I don’t even know where to begin, but imagine if you went on vacation with Frank and Estelle Costanza, Morty Seinfeld and Jack Klompas (as in the Astronaut Pen “take the pen, I want you to take the pen”), MAYBE then you can comprehend my trip. Actually, no, you can’t. I am in Del Boca Vista, Phase OMFG.

Don’t get me wrong, I am having a nice time, seeing heaps (today we did an actual archaeological dig), and I love the fact that I have decided to stay here for several months, the latest departure being mid-April, by which time I need to start heading home for Cuz J’s wedding in May. And Jason, I will gladly accept my very delicious and very expensive double or nothing steak at that point.

But, as much as I love my mother, my grandmother and everyone else’s g-parents, this is beyond funny; On the bus: it is too hot or the a/c way too high. Thank g-d I brought my Helly Hanson thermal pullover with me, or I might have pneumonia. Forget the fact that we have changed buses 4 times and people have kvetched that the seats are too close in width and pitch, regardless of bus.
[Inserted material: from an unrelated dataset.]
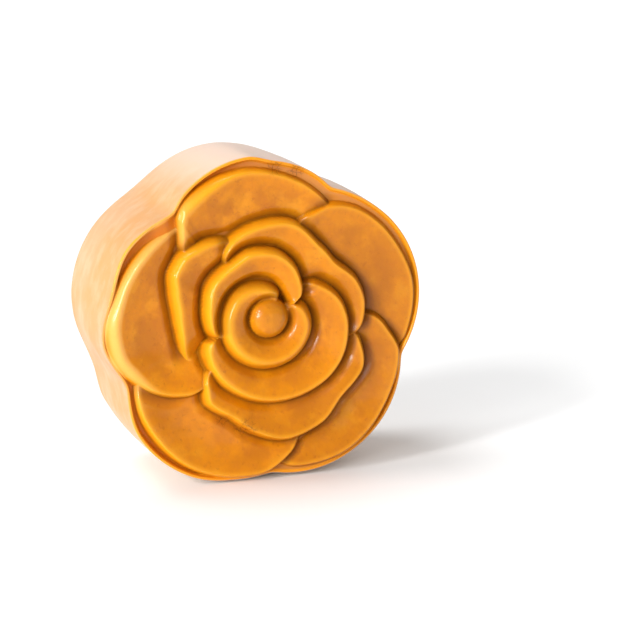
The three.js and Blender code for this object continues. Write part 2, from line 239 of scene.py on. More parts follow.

In the hotel room: Mom, it is not the middle of the summer. I am F’N freezing and wake up with frozen snot icicles. I feel like Mr. Bigglesworth every time I walk in the room to go to sleep. No layer of thermals is warm enough.

At every outing: We have to walk down steps and then walk up? Where is the escalator? My cane/walker/rascal isn’t going to stop me from kvetching about the walk down/up the steps.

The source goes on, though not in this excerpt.